On Thu, Mar 13, 2014 at 5:00 AM, Toby Negrin tnegrin@wikimedia.org wrote:
Hi Sajjad,
In the time since you last emailed, I think we've basically determined that providing this kind of data is contrary to our goals of protecting individual editors' identity. Information from the recent_changes stream can be combined with such geolocation data to pinpoint where certain editors live. We have put that project on hold to some extent, but are actively trying to figure out how to best aggregate and sanitize this data. While nothing is going to be available in the short term, the projects to look at / collaborate with are:
I see. We are not looking to have individual edit history with IP by location, but aggregated per city for each year. I believe that this aggregation could be anonymised? If that's not a possibility, can we get aggregated edits at the country level?
Thanks again.
Cheers, Sajjad.
I see. We are not looking to have individual edit history with IP by location, but aggregated per city for each year. I believe that this aggregation could be anonymised?
Unfortunately, what we mean is that, even aggregated, this data could still be used to identify people. This is because you could combine multiple data sources and infer a lot, especially from very active editors on smaller projects.
If that's not a possibility, can we get aggregated edits at the country level?
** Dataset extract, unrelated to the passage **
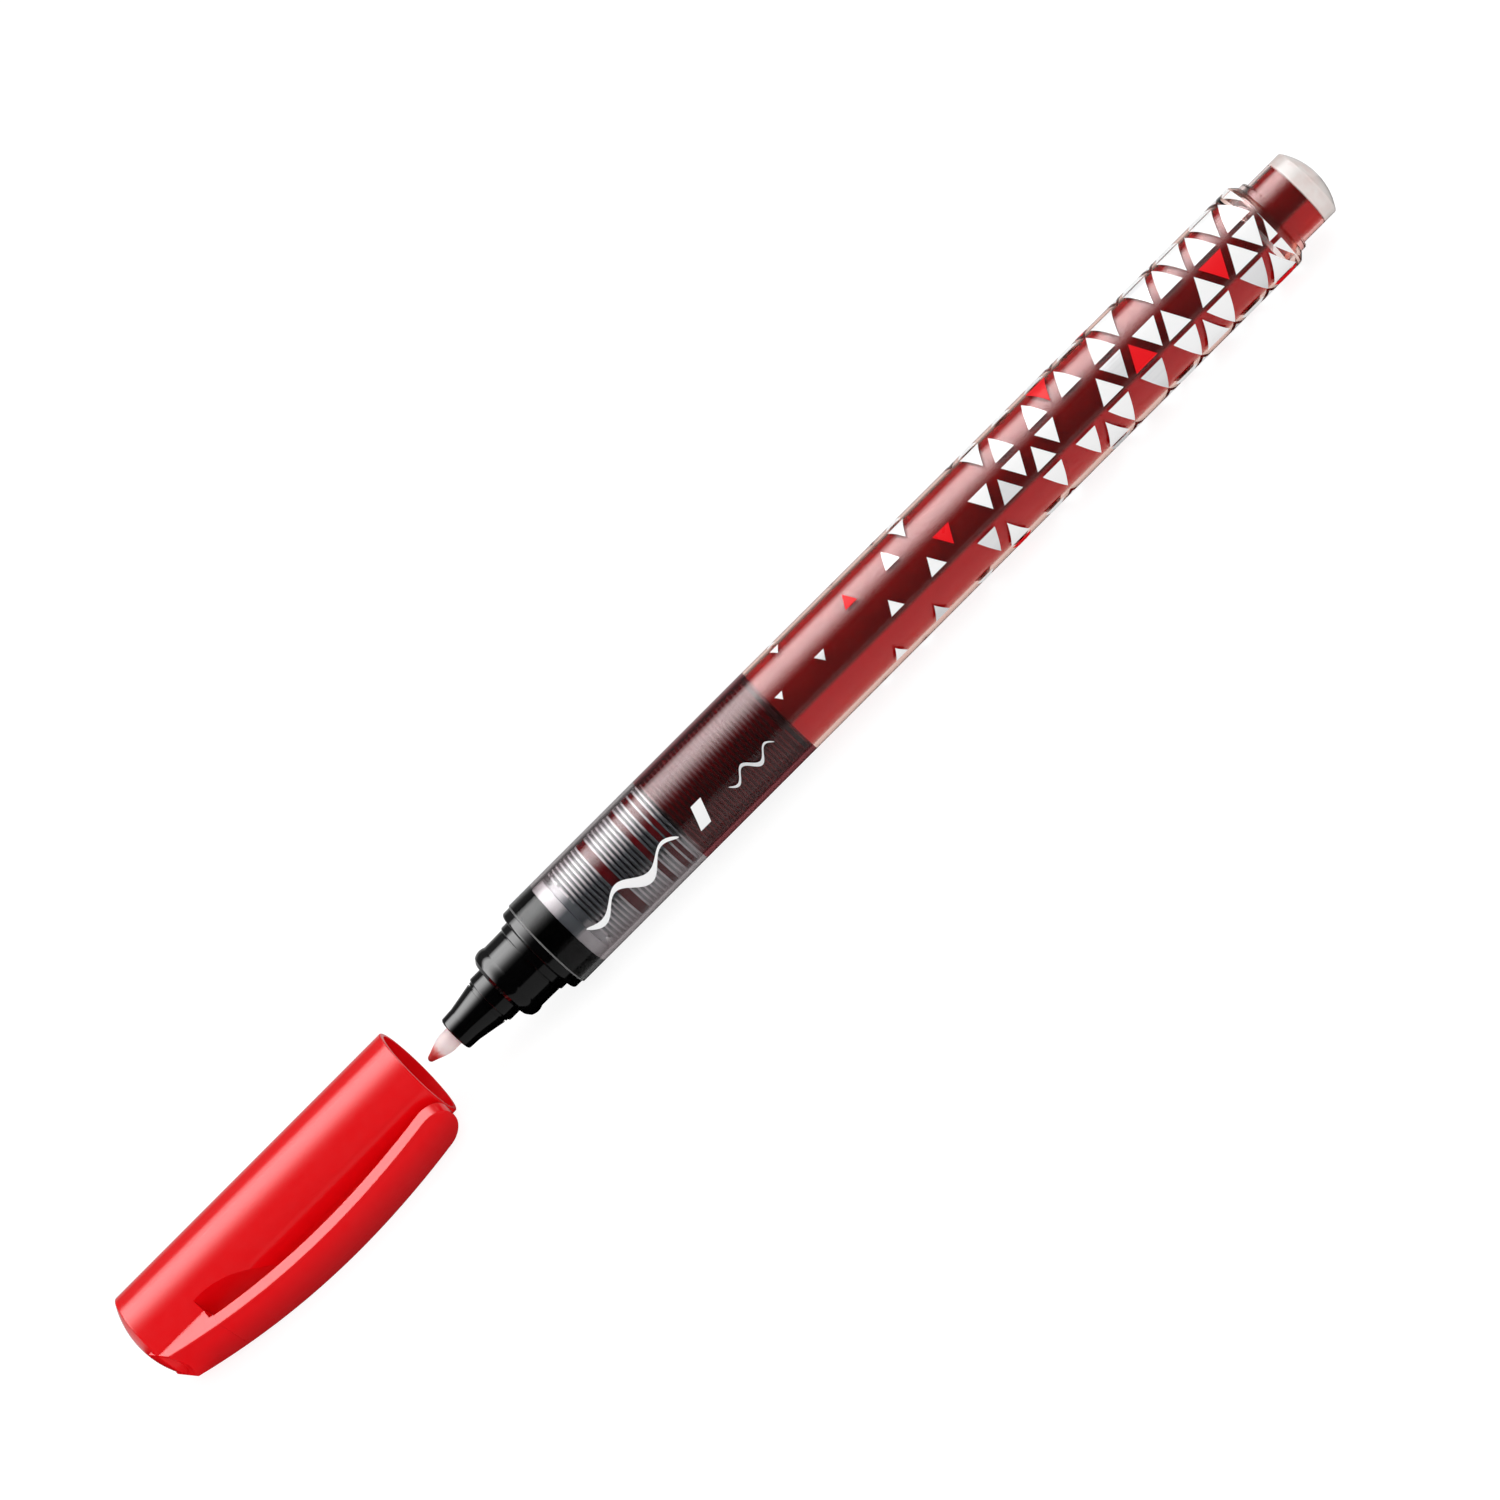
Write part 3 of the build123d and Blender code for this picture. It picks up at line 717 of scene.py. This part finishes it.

Actually, what Toby was describing above was at a country level. Even that is too sensitive to do broadly. But we are looking at figuring out how to publish aggregated data that is "aggregated enough". Which means we have to determine at what point the different streams of information we have can not be used in combination to attack a person's identity. As a side note, city geolocation is only 80% accurate from what I heard last, and it's especially inaccurate in places like India. So if you do end up using anonymous IP geolocation you should take a deeper look into that.